Your objective: Would you return all of this data exactly, leaving nothing out?
####
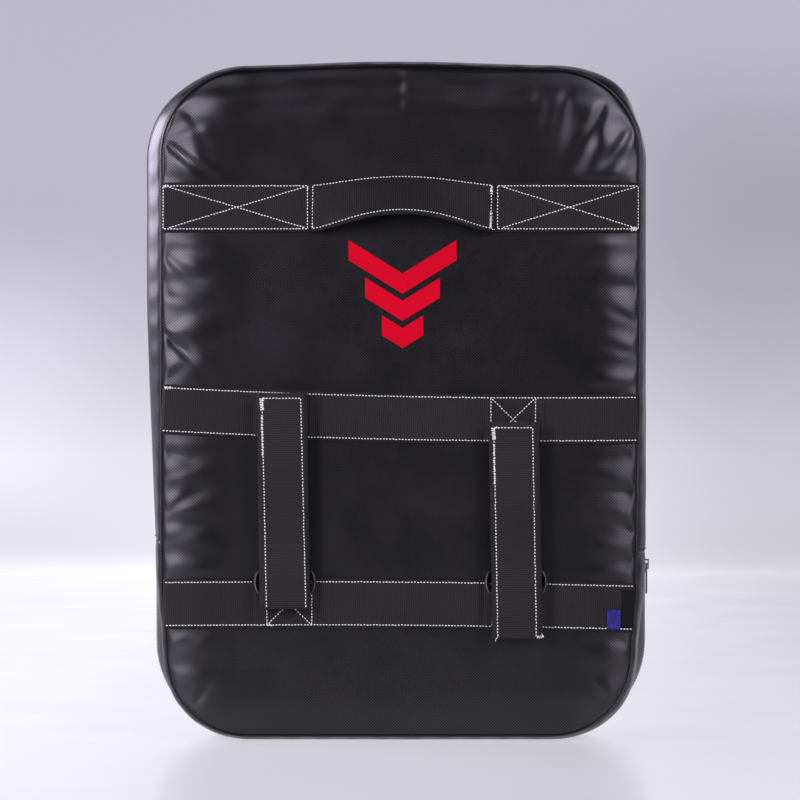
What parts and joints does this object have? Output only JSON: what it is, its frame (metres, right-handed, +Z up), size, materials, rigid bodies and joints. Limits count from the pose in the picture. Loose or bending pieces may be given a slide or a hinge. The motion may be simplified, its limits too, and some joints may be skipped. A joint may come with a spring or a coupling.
{
  "type": "kick shield",
  "caption": "Large padded strike shield in a sewn cover, with webbing bands, a top carry handle, two arm straps on plastic rings and a zipped gusset.",
  "frame": {"origin": "middle of the flat base on which the shield stands, half way through its depth", "axes": "+Z up, +Y out of the strike face, -Y out of the handle side, +X to the right seen from the handle side"},
  "size_m": [0.5008, 0.1784, 0.677],
  "materials": {
    "cover_pvc": "semi-gloss PVC-coated fabric with a fine embossed weave",
    "webbing": "matt ribbed polypropylene webbing",
    "thread": "matt white bonded thread",
    "ring_plastic": "satin moulded plastic",
    "foam_core": "open-cell foam",
    "foam_dense": "closed-cell foam",
    "zip_plastic": "satin coil",
    "zip_metal": "black enamel worn at the edges",
    "zip_tape": "woven polyester",
    "red_print": "matt printed film",
    "label_black": "woven satin",
    "label_blue": "woven satin"
  },
  "bodies": {
    "cover": {"back_foam": "foam_dense", "back_panel": "cover_pvc", "back_welt": "cover_pvc", "black_label": "label_black", "blue_label": "label_blue", "core_foam": "foam_core", "emblem": "red_print", "front_welt": "cover_pvc", "handle_left_end": "webbing", "handle_left_end_cover": "webbing", "handle_right_end": "webbing", "handle_right_end_cover": "webbing", "left_ring_tab": "webbing", "left_strap_top_end": "webbing", "lower_band": "webbing", "lower_band_thread": "thread", "lower_gusset_back": "cover_pvc", "lower_gusset_front": "cover_pvc", "middle_band": "webbing", "middle_band_thread": "thread", "right_ring_tab": "webbing", "right_strap_top_end": "webbing", "strike_foam": "foam_dense", "strike_panel": "cover_pvc", "top_band_left": "webbing", "top_band_left_thread": "thread", "top_band_right": "webbing", "top_band_right_thread": "thread", "upper_gusset": "cover_pvc", "zip_end_stops": "zip_plastic", "zip_tape_back": "zip_tape", "zip_tape_front": "zip_tape", "zip_teeth": "zip_plastic"},
    "carry_handle": {"handle_strap": "webbing", "handle_cover": "webbing", "handle_thread": "thread"},
    "left_strap": {"left_strap_pad": "webbing", "left_strap_backing": "webbing", "left_strap_thread": "thread", "left_strap_bottom_end": "webbing"},
    "right_strap": {"right_strap_pad": "webbing", "right_strap_backing": "webbing", "right_strap_thread": "thread", "right_strap_bottom_end": "webbing"},
    "left_ring": {"left_ring": "ring_plastic"},
    "right_ring": {"right_ring": "ring_plastic"},
    "zip_slider": {"zip_slider": "zip_metal"},
    "zip_pull": {"zip_pull": "zip_metal"}
  },
  "joints": [
    {"name": "carry_handle_swing", "type": "hinge", "parent": "cover", "child": "carry_handle", "pos_m": [0.0018, -0.073, 0.5297], "axis": [1, 0, 0], "range_deg": [0, 55], "deforming": ["handle_left_end", "handle_left_end_cover", "handle_right_end", "handle_right_end_cover"]},
    {"name": "left_strap_pull", "type": "slide", "parent": "cover", "child": "left_strap", "axis": [0, -0.809, 0.5878], "range_m": [0, 0.017], "deforming": ["left_strap_top_end", "left_strap_bottom_end"]},
    {"name": "left_ring_swing", "type": "hinge", "parent": "cover", "child": "left_ring", "pos_m": [-0.1155, -0.077, 0.1692], "axis": [-1, 0, 0], "range_deg": [0, 48.5]},
    {"name": "right_strap_pull", "type": "slide", "parent": "cover", "child": "right_strap", "axis": [0, -0.809, 0.5878], "range_m": [0, 0.017], "deforming": ["right_strap_top_end", "right_strap_bottom_end"]},
    {"name": "right_ring_swing", "type": "hinge", "parent": "cover", "child": "right_ring", "pos_m": [0.113, -0.077, 0.1692], "axis": [-1, 0, 0], "range_deg": [0, 48.5]},
    {"name": "zip_slide", "type": "slide", "parent": "cover", "child": "zip_slider", "axis": [0, 0, -1], "range_m": [0, 0.062]},
    {"name": "zip_pull_swing", "type": "hinge", "parent": "zip_slider", "child": "zip_pull", "pos_m": [0.2504, 0.022, 0.172], "axis": [0, -1, 0], "range_deg": [0, 170]}
  ],
  "couplings": [
    {"joint": "left_ring_swing", "follows": "left_strap_pull", "rad_per_m": 49.041},
    {"joint": "right_ring_swing", "follows": "right_strap_pull", "rad_per_m": 49.041}
  ]
}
####
Response:
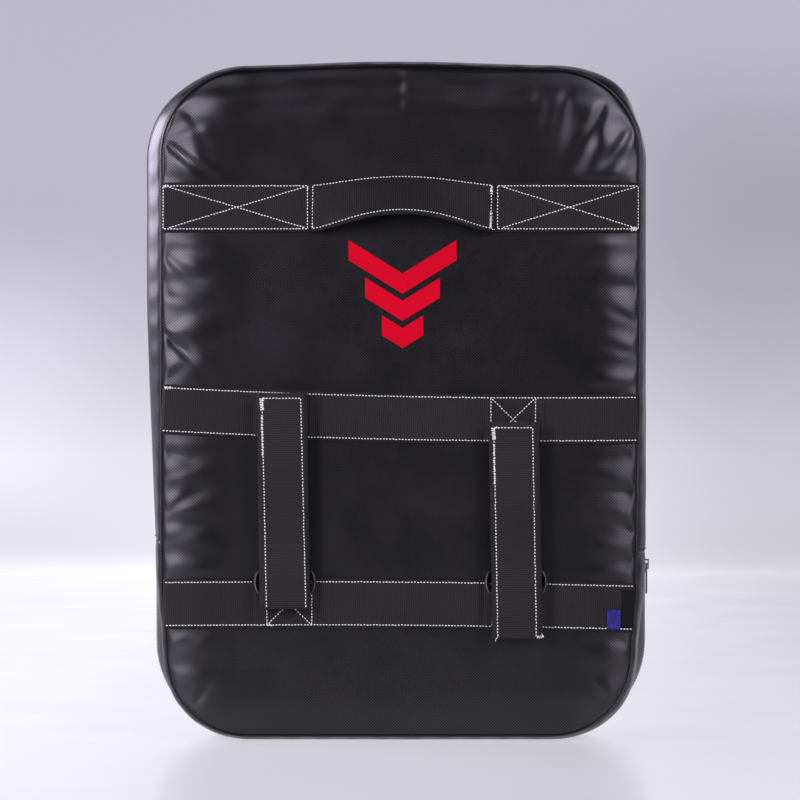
What parts and joints does this object have? Output only JSON: what it is, its frame (metres, right-handed, +Z up), size, materials, rigid bodies and joints. Limits count from the pose in the picture. Loose or bending pieces may be given a slide or a hinge. The motion may be simplified, its limits too, and some joints may be skipped. A joint may come with a spring or a coupling.
{
  "type": "kick shield",
  "caption": "Large padded strike shield in a sewn cover, with webbing bands, a top carry handle, two arm straps on plastic rings and a zipped gusset.",
  "frame": {"origin": "middle of the flat base on which the shield stands, half way through its depth", "axes": "+Z up, +Y out of the strike face, -Y out of the handle side, +X to the right seen from the handle side"},
  "size_m": [0.5008, 0.1784, 0.677],
  "materials": {
    "cover_pvc": "semi-gloss PVC-coated fabric with a fine embossed weave",
    "webbing": "matt ribbed polypropylene webbing",
    "thread": "matt white bonded thread",
    "ring_plastic": "satin moulded plastic",
    "foam_core": "open-cell foam",
    "foam_dense": "closed-cell foam",
    "zip_plastic": "satin coil",
    "zip_metal": "black enamel worn at the edges",
    "zip_tape": "woven polyester",
    "red_print": "matt printed film",
    "label_black": "woven satin",
    "label_blue": "woven satin"
  },
  "bodies": {
    "cover": {"back_foam": "foam_dense", "back_panel": "cover_pvc", "back_welt": "cover_pvc", "black_label": "label_black", "blue_label": "label_blue", "core_foam": "foam_core", "emblem": "red_print", "front_welt": "cover_pvc", "handle_left_end": "webbing", "handle_left_end_cover": "webbing", "handle_right_end": "webbing", "handle_right_end_cover": "webbing", "left_ring_tab": "webbing", "left_strap_top_end": "webbing", "lower_band": "webbing", "lower_band_thread": "thread", "lower_gusset_back": "cover_pvc", "lower_gusset_front": "cover_pvc", "middle_band": "webbing", "middle_band_thread": "thread", "right_ring_tab": "webbing", "right_strap_top_end": "webbing", "strike_foam": "foam_dense", "strike_panel": "cover_pvc", "top_band_left": "webbing", "top_band_left_thread": "thread", "top_band_right": "webbing", "top_band_right_thread": "thread", "upper_gusset": "cover_pvc", "zip_end_stops": "zip_plastic", "zip_tape_back": "zip_tape", "zip_tape_front": "zip_tape", "zip_teeth": "zip_plastic"},
    "carry_handle": {"handle_strap": "webbing", "handle_cover": "webbing", "handle_thread": "thread"},
    "left_strap": {"left_strap_pad": "webbing", "left_strap_backing": "webbing", "left_strap_thread": "thread", "left_strap_bottom_end": "webbing"},
    "right_strap": {"right_strap_pad": "webbing", "right_strap_backing": "webbing", "right_strap_thread": "thread", "right_strap_bottom_end": "webbing"},
    "left_ring": {"left_ring": "ring_plastic"},
    "right_ring": {"right_ring": "ring_plastic"},
    "zip_slider": {"zip_slider": "zip_metal"},
    "zip_pull": {"zip_pull": "zip_metal"}
  },
  "joints": [
    {"name": "carry_handle_swing", "type": "hinge", "parent": "cover", "child": "carry_handle", "pos_m": [0.0018, -0.073, 0.5297], "axis": [1, 0, 0], "range_deg": [0, 55], "deforming": ["handle_left_end", "handle_left_end_cover", "handle_right_end", "handle_right_end_cover"]},
    {"name": "left_strap_pull", "type": "slide", "parent": "cover", "child": "left_strap", "axis": [0, -0.809, 0.5878], "range_m": [0, 0.017], "deforming": ["left_strap_top_end", "left_strap_bottom_end"]},
    {"name": "left_ring_swing", "type": "hinge", "parent": "cover", "child": "left_ring", "pos_m": [-0.1155, -0.077, 0.1692], "axis": [-1, 0, 0], "range_deg": [0, 48.5]},
    {"name": "right_strap_pull", "type": "slide", "parent": "cover", "child": "right_strap", "axis": [0, -0.809, 0.5878], "range_m": [0, 0.017], "deforming": ["right_strap_top_end", "right_strap_bottom_end"]},
    {"name": "right_ring_swing", "type": "hinge", "parent": "cover", "child": "right_ring", "pos_m": [0.113, -0.077, 0.1692], "axis": [-1, 0, 0], "range_deg": [0, 48.5]},
    {"name": "zip_slide", "type": "slide", "parent": "cover", "child": "zip_slider", "axis": [0, 0, -1], "range_m": [0, 0.062]},
    {"name": "zip_pull_swing", "type": "hinge", "parent": "zip_slider", "child": "zip_pull", "pos_m": [0.2504, 0.022, 0.172], "axis": [0, -1, 0], "range_deg": [0, 170]}
  ],
  "couplings": [
    {"joint": "left_ring_swing", "follows": "left_strap_pull", "rad_per_m": 49.041},
    {"joint": "right_ring_swing", "follows": "right_strap_pull", "rad_per_m": 49.041}
  ]
}